■ COLLECTED DATA
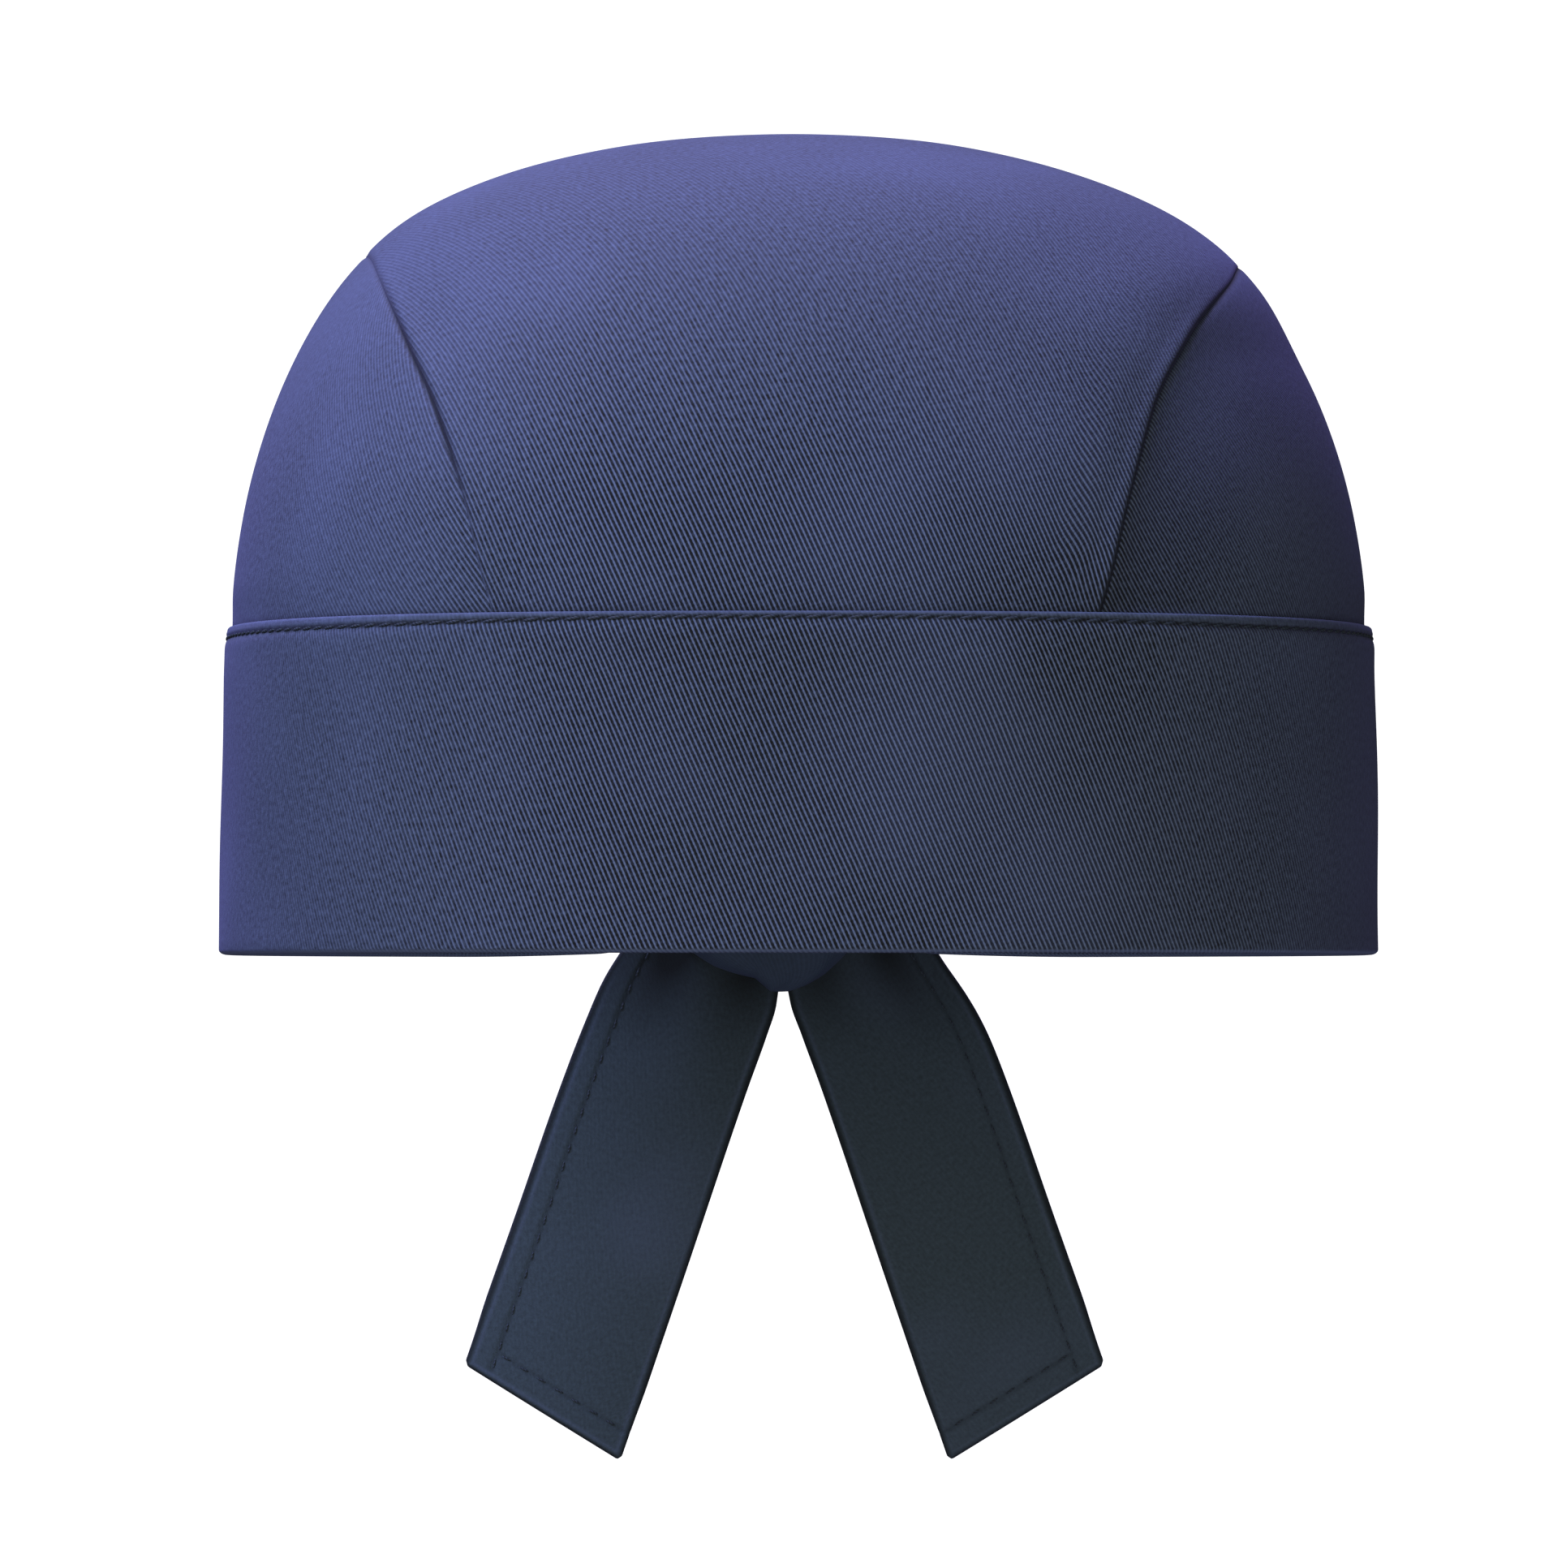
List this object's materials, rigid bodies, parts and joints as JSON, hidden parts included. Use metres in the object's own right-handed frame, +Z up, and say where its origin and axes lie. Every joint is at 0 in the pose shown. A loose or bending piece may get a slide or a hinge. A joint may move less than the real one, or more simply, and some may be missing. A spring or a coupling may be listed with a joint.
{
  "type": "bandana cap",
  "caption": "Soft head covering with a three-panel domed crown, a turned-up band and knotted ties hanging at the back.",
  "frame": {"origin": "centre of the head opening, level with the band's lower rim", "axes": "+Z up through the crown; the front faces -Y, the knot and ties are at +Y; +X is to the right as seen from the front"},
  "size_m": [0.176, 0.2148, 0.2057],
  "materials": {
    "crown_twill": "matt navy twill",
    "band_twill": "matt navy twill",
    "tie_twill": "matt navy twill"
  },
  "bodies": {
    "root": {"crown_panel": "crown_twill", "side_panel_left": "crown_twill", "side_panel_right": "crown_twill", "band": "band_twill", "knot": "tie_twill", "tie_left": "tie_twill", "tie_right": "tie_twill"}
  },
  "joints": []
}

■ EXERCISE TASK
Find each line holding "bodies". Copy it out.

■ SOLUTION BELOW
List this object's materials, rigid bodies, parts and joints as JSON, hidden parts included. Use metres in the object's own right-handed frame, +Z up, and say where its origin and axes lie. Every joint is at 0 in the pose shown. A loose or bending piece may get a slide or a hinge. A joint may move less than the real one, or more simply, and some may be missing. A spring or a coupling may be listed with a joint.
  "bodies": {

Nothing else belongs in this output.